Intelligent Routing and Personalization

AI can analyze user behavior and preferences to personalize content, product recommendations, or even the user interface. In an e-commerce setting, this could mean showing users products they are most likely to buy. In a content platform, it could mean curating news feeds. This intelligence can be exposed as AI services that the PHP layer can query.

Content Generation

AI models can assist in generating marketing copy, product descriptions, social media updates, or even draft responses for customer support. This significantly speeds up content creation workflows.

Data Analysis and Predictive Analytics

AI can sift through vast amounts of data to identify trends, predict future outcomes (e.g., sales forecasts, customer churn), and uncover hidden insights that human analysts might miss. These insights can then inform business decisions and product development.

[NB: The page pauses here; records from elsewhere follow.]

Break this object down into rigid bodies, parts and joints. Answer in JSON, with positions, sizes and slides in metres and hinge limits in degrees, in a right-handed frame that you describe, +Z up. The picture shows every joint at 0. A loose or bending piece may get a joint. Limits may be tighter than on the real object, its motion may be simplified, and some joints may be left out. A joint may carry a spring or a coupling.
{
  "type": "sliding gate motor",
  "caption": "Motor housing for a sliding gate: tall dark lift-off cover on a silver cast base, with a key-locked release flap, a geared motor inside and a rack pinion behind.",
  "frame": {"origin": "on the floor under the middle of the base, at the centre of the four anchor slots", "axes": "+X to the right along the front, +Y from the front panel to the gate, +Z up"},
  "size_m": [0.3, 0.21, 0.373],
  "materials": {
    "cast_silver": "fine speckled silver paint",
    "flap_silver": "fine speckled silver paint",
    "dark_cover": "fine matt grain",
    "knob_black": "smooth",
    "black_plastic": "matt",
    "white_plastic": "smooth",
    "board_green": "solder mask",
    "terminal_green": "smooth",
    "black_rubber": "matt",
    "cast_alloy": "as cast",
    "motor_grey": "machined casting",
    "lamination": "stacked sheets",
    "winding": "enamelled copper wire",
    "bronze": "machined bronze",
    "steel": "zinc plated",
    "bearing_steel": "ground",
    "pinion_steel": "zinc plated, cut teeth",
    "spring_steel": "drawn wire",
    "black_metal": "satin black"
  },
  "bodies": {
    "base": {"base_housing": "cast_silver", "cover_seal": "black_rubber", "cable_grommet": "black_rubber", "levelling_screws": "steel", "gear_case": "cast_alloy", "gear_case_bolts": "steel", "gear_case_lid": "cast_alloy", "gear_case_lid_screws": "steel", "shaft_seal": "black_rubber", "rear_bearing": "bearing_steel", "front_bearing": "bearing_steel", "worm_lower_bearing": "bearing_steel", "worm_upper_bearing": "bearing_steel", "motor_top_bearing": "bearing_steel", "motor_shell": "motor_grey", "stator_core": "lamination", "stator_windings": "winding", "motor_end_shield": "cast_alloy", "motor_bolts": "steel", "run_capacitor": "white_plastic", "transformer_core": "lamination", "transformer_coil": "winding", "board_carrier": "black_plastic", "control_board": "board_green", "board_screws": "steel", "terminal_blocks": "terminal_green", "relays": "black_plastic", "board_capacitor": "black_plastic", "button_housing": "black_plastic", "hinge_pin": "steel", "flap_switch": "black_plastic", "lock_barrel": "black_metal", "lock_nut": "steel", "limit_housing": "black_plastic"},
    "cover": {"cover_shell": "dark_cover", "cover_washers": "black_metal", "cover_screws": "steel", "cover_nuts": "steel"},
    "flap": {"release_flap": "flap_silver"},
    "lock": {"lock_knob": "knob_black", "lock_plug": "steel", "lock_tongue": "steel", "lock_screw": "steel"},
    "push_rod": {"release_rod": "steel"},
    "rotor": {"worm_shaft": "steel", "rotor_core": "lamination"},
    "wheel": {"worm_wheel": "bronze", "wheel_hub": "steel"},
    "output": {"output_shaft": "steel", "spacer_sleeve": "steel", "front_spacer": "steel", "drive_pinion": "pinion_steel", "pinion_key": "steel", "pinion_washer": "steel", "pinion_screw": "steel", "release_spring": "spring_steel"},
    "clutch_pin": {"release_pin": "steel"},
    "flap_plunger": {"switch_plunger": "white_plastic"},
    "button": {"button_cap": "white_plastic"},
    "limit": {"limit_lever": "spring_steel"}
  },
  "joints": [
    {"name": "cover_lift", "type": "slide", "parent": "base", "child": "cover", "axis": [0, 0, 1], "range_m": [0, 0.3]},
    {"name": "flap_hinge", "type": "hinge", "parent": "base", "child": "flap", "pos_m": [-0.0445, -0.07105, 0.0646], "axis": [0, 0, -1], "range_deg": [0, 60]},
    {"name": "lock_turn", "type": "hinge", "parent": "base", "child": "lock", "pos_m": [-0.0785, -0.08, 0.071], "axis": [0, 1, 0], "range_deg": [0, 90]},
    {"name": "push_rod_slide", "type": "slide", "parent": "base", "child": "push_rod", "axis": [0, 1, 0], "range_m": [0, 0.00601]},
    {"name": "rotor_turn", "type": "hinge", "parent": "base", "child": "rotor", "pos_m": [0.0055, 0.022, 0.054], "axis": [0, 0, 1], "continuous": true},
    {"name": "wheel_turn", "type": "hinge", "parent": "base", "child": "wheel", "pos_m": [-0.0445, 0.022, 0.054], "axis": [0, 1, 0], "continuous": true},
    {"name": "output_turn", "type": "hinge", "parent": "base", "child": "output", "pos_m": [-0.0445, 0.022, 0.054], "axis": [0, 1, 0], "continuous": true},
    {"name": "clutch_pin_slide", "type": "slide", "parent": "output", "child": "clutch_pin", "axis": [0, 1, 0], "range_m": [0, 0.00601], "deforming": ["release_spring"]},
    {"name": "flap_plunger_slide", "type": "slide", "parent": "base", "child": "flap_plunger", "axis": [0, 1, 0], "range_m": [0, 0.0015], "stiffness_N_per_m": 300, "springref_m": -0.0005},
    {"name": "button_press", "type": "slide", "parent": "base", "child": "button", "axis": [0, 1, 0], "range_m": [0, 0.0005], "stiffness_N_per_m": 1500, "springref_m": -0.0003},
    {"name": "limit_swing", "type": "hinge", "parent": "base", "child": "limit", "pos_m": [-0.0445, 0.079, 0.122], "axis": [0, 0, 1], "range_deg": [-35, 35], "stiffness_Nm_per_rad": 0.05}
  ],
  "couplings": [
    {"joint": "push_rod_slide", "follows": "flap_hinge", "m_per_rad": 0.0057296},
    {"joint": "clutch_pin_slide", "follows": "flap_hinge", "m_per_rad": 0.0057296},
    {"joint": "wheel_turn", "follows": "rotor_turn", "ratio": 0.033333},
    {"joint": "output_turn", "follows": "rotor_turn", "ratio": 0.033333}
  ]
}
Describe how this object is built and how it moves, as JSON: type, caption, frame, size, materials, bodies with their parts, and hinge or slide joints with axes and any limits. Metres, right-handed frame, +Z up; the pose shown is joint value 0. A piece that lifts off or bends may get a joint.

AI Agents and Autonomous Operations

The most advanced application of AI involves autonomous agents. These agents can be programmed with goals and allowed to interact with the system to achieve them. For example, an AI agent could be tasked with optimizing ad spend by analyzing campaign performance and adjusting bids, or an agent could manage inventory levels by automatically reordering stock when predicted demand crosses a threshold.

AI-Assisted Decision Making

Even if full automation isn't desired, AI can act as a powerful assistant. It can present complex data in an understandable format, highlight key risks or opportunities, and suggest optimal courses of action to human decision-makers.

Integrating AI services into our PHP + Go + AI architecture allows us to move beyond just building scalable infrastructure to building intelligent, adaptive, and automated systems that can provide a competitive edge.

Example Architecture: A Scalable E-commerce Platform

Let's visualize a practical production platform that leverages PHP for orchestration, Go for high-performance services, and AI for intelligent automation. Imagine an e-commerce platform experiencing significant growth.

Core Services:

• User Service (Go): Handles user registration, login, profile management, and authentication token generation/validation. High-performance API required for frequent lookups.
• Product Service (Go): Manages product catalog, details, pricing, and search indexing. Needs to serve a high volume of read requests quickly.
• Inventory Service (Go): Tracks stock levels for each product. Requires atomic, high-speed updates to prevent overselling.
• Order Service (PHP Orchestration): Manages the order creation workflow. It receives an order request, coordinates with Inventory, Product, and Payment services, and then triggers notifications.
• Payment Service (Go): Integrates with third-party payment gateways. Needs to be secure and handle transactional integrity.
• Notification Service (Go): Consumes messages from a queue to send emails, SMS, or push notifications.
• Reporting Service (Go): Aggregates data from various services for analytical purposes. Can be a batch processor or respond to specific data requests.
• AI Recommendation Service (Python/Go hosted): Analyzes user behavior and purchase history to provide personalized product recommendations.
• AI Customer Support Bot (External AI Service): Handles initial customer inquiries, escalating complex issues to human agents.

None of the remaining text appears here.